It’s easy to be cynical about Calgary Flames prospect Keegan Kanzig.
The third-round selection of the club in the 2013 NHL Draft was selected after first rounders Sean Monahan, Emile Poirier and Morgan Klimchuk, all of whom are playing professional hockey right now. He was selected before guys like Anthony Duclair and Anton Slepyshev, who have both played in the NHL already.
Kanzig? After an all-too-brief sojourn into the professional ranks in the fall, he’s back in a familiar spot: on the Calgary Hitmen blueline. But given the organization’s log-jam of young defenders and where he is in his development, it might not necessarily be a bad thing for him in the long run.
The 2015-16 season was supposed to be a coming out party for Kanzig. Drafted for his size and the defensive advantage provided by his freakishly long reach, he was traded to the Hitmen in November 2014 from the Victoria Royals. He turned 20 the following February, and the expectation was he’d make the jump to the pros – already possessing pro size – in the Flames minor league system the following season.
Instead Kanzig played a lengthy waiting game: he waited in the pre-season but didn’t get into any games with the Flames, and waited some more with the AHL’s Stockton Heat but only got into a single game. Eventually he was returned to the WHL on Nov. 5, where he finally got a chance to play some hockey.
“It was a little uncertain,” said Kanzig on the whole early-season experience. “I did my best to focus on just playing my game and that’s what I did. Unfortunately it wasn’t good enough to stick at the pro level, and they thought it would be better for my development to come back to juniors. And I just had to run with it, and that’s what I did.”
While Kanzig has become a big piece of the Hitmen – he’s both their biggest player, one of their three over-agers and an alternate captain – he admits feeling some negativity at first to returning to the WHL.
“At first, obviously there’s some frustration there because I was hoping to stick and play at the pro level in Stockton,” said Kanzig. “So I was disappointed to get sent down. Once it kind of sunk in, I didn’t have much choice but to make the best of it and really focus on being a crucial part of the team down here in Calgary.”
Hitmen head coach Mark French praised Kanzig for his maturity and leadership on a pretty young junior team.
“I think like anybody he was a little disappointed coming back,” said French. “I think he had his mind set around being a pro. But we probably saw that for about 12 hours, and he quickly reset, and he automatically became a leader in our room, wanted to take a real lead role within our group being an overage guy in the room and on the ice, and I think he’s done a real good job of that.”
While the brief pro hockey experiment didn’t end the way Kanzig (and probably the Flames) wanted it to this season, it wasn’t a total wash for young man. He learned some lessons down in Stockton.

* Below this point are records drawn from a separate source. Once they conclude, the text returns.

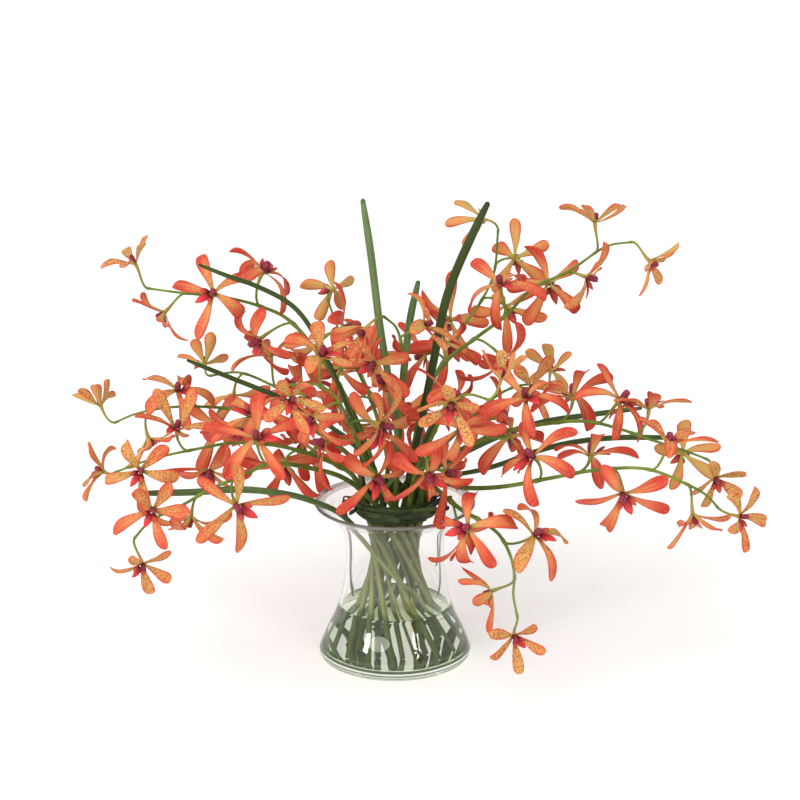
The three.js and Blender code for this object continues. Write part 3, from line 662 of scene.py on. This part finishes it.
def makeLeafSkin():
    recipe = Recipe("leaf_skin", Specular_IOR_Level=0.17)
    along, across, tone = recipe.attributes("along", "across", "tone")
    patches = recipe.noise(30, 3)
    fibres = recipe.noise(1.0, 3, recipe.vector(across * 9, along * 3, patches))
    shade = fibres * 0.7 + patches * 0.3 + (tone - 0.5) * 0.5
    green = recipe.ramp(shade, *leafColours["shades"])
    tip = recipe.between(along, 0.985, 1.0)
    colour = recipe.mix(tip * 0.6, green, leafColours["tip"])
    return recipe.finish(inVase(recipe, colour), 0.32 + fibres * 0.22, fibres, 0.0006, 0.5)


raffiaShades = [
    (0.2, (0.005, 0.012, 0.003)), (0.5, (0.020, 0.040, 0.008)), (0.85, (0.085, 0.13, 0.035)),
]


def makeRaffiaSkin():
    recipe = Recipe("raffia_skin", Specular_IOR_Level=0.4)
    along, across, tone = recipe.attributes("along", "across", "tone")
    fibres = recipe.noise(1.0, 3, recipe.vector(across * 8, along * 14, tone * 30))
    shade = fibres + (tone - 0.5) * 0.55
    colour = recipe.ramp(shade, *raffiaShades)
    return recipe.finish(colour, 0.5 + fibres * 0.25, fibres, 0.0007, 0.9)


# a faint glow stands in for the light that thick glass gathers and the renderer loses
def makeGlass(name, glow):
    recipe = Recipe(
        name, Transmission_Weight=1.0, IOR=1.45, Emission_Strength=glow,
        Emission_Color=(0.8, 1.0, 0.62, 1))
    height = recipe.height()
    wisps = recipe.noise(9, 2)
    # greener towards the foot: the thick glass's own tint, and partly a painted green reflection of
    # the stems there; greyer towards the rim, a painted shade like the rim's
    colour = recipe.mix(recipe.between(height, 0.0, 0.03), (0.92, 0.97, 0.85), (0.985, 0.985, 0.975))
    colour = recipe.mix(recipe.between(height, 0.138, 0.154), colour, (0.88, 0.86, 0.84))
    recipe.finish(colour, 0.0, wisps, 0.0004, 0.15)
    return recipe.passLight()


def makeWater():
    recipe = Recipe("water", Transmission_Weight=1.0, IOR=1.33)
    ripples = recipe.noise(14, 2)
    colour = recipe.mix(ripples, (0.94, 0.97, 0.79), (0.98, 0.985, 0.87))
    recipe.finish(colour, 0.0, ripples, 0.0005, 0.15)
    return recipe.passLight()


# painted shade: the rim is grey-brown and less clear than the rest of the glass, for the dark look of
# its thick edge
def makeRimGlass():
    recipe = Recipe("rim_glass", Transmission_Weight=0.75, IOR=1.45)
    rimShadeNoise = recipe.noise(60, 2)
    colour = recipe.mix(rimShadeNoise, (0.40, 0.365, 0.33), (0.62, 0.57, 0.54))
    recipe.finish(colour, 0.12 + rimShadeNoise * 0.12)
    return recipe.passLight()


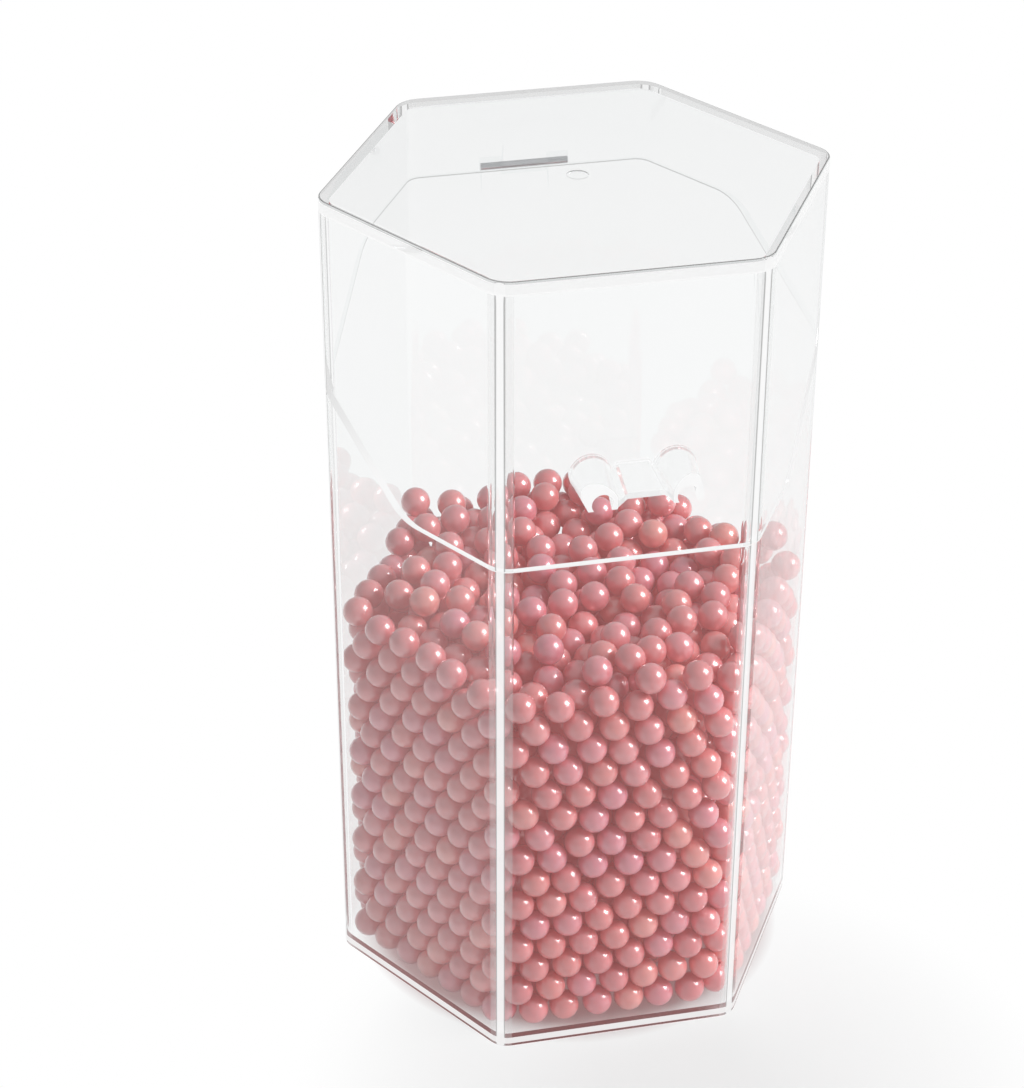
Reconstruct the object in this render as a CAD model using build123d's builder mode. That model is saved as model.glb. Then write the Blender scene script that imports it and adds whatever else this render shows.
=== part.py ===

“It was a good learning experience,” said Kanzig. “I learned a lot about what the compete level is at that level, the pace that’s involved not just in the games but in the practices. And just what it’s all about down there, and how tough it is sometimes to be out of the line-up. I think it’ll be good mentally for me to have gone through that next year and be a little more prepared for some of the adversity that I might have to face.”
Is it ideal for an almost 21-year-old defender – his birthday is in February – to be playing junior hockey? Generally no. But Kanzig’s return to the WHL has corresponded with the emergence of some never-before-seen offensive swagger in his game. He nearly scored a hat-trick in Calgary’s Dec. 30 win over Lethbridge and had another two-goal performance on Jan. 9 in Edmonton – his first multi-goal performances probably in a decade. It’s unlikely that he’d be getting the ice-time or puck touches at the pro level to create that kind of confidence with the puck.
And sure, he’s physically bigger and older than the majority of the players he’s facing. Given his circumstances, that might have been the point.
“I think that was a consideration when Calgary sent him back,” said French. “I think we knew that he’d be probably stronger than most of the guys, but it’s one thing to go out and play with that strength every night and he does that. He’s certainly showing that he is that, but I think he had a lot that he could still benefit by coming back… like his puck control and some of his puck abilities that certainly still needed to improve for him to play at that next level. It’s nice to see him starting to work on those things, excelling at some of what his strengths already are, but maybe improving some of the areas that needed improved as well.”
Kanzig was drafted where he was drafted. Now it’s up to the Flames organization to develop him and maximize him as an asset. Given the log-jam of blueliners in Stockton this season, sending Kanzig to the Hitmen has given him a chance to round himself out as a strong major-junior defenseman and a big contributor to the team’s success.
We’ll have to wait until next season to see if he can become even more than that.